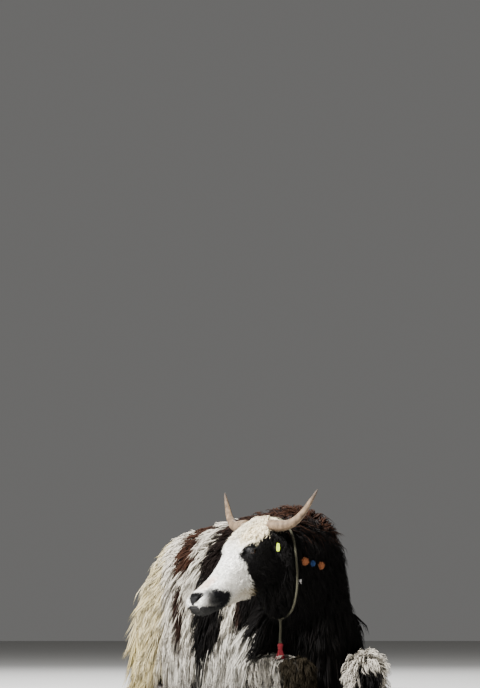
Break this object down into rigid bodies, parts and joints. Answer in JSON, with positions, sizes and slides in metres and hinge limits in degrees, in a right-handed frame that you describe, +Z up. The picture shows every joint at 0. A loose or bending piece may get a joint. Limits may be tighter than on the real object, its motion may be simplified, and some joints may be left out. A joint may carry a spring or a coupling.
{
  "type": "lying yak model",
  "caption": "Still life-size model of a long-haired pied yak lying down with its head turned to its right, wearing a rope collar.",
  "frame": {"origin": "on the floor, on the flat under the brisket between the elbows, in the body's middle plane", "axes": "+Z up, the yak faces -Y with its tail towards +Y, and its right side is -X"},
  "size_m": [1.0329, 1.7183, 0.8552],
  "materials": {
    "coat_pied": "long and short animal hair in black, reddish brown and cream-white patches, soft, with a faint sheen",
    "coat_black": "black animal hair, rusty at the tips, soft sheen",
    "coat_white": "long grey-white animal hair in locks",
    "tail_hair": "long cream, slightly yellow tail hair in locks",
    "hoof": "dark hoof horn, dull, with faint growth lines",
    "eye": "dark wet eye",
    "horn": "beige-grey horn, ringed, darker and smoother at the tip",
    "rope": "worn olive-grey twisted rope",
    "red_wool": "red wool tassel",
    "orange_wool": "orange wool ball",
    "blue_wool": "blue wool ball",
    "pale_knot": "pale wool knot",
    "ear_tag": "yellow-green flexible plastic, blank"
  },
  "bodies": {
    "root": {"torso": "coat_pied", "head": "coat_pied", "neck": "coat_black", "foreleg_left": "coat_black", "hindleg_left": "coat_black", "ear_left": "coat_black", "ear_right": "coat_black", "foreleg_right": "coat_white", "hindleg_right": "coat_white", "tail": "tail_hair", "hoof_front_left": "hoof", "hoof_front_right": "hoof", "hoof_hind_left": "hoof", "hoof_hind_right": "hoof", "eye_left": "eye", "eye_right": "eye", "horn_left": "horn", "horn_right": "horn", "collar_rope": "rope", "collar_strap": "rope", "collar_tassel": "red_wool", "wool_ball_front": "orange_wool", "wool_ball_back": "orange_wool", "wool_ball_middle": "blue_wool", "neck_knot": "pale_knot", "ear_tag": "ear_tag"}
  },
  "joints": []
}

INSTRUCTIONS TO FOLLOW: Track down all lines above with the string "bodies" and copy them.

ANSWER TO THE EXERCISE:
Break this object down into rigid bodies, parts and joints. Answer in JSON, with positions, sizes and slides in metres and hinge limits in degrees, in a right-handed frame that you describe, +Z up. The picture shows every joint at 0. A loose or bending piece may get a joint. Limits may be tighter than on the real object, its motion may be simplified, and some joints may be left out. A joint may carry a spring or a coupling.
  "bodies": {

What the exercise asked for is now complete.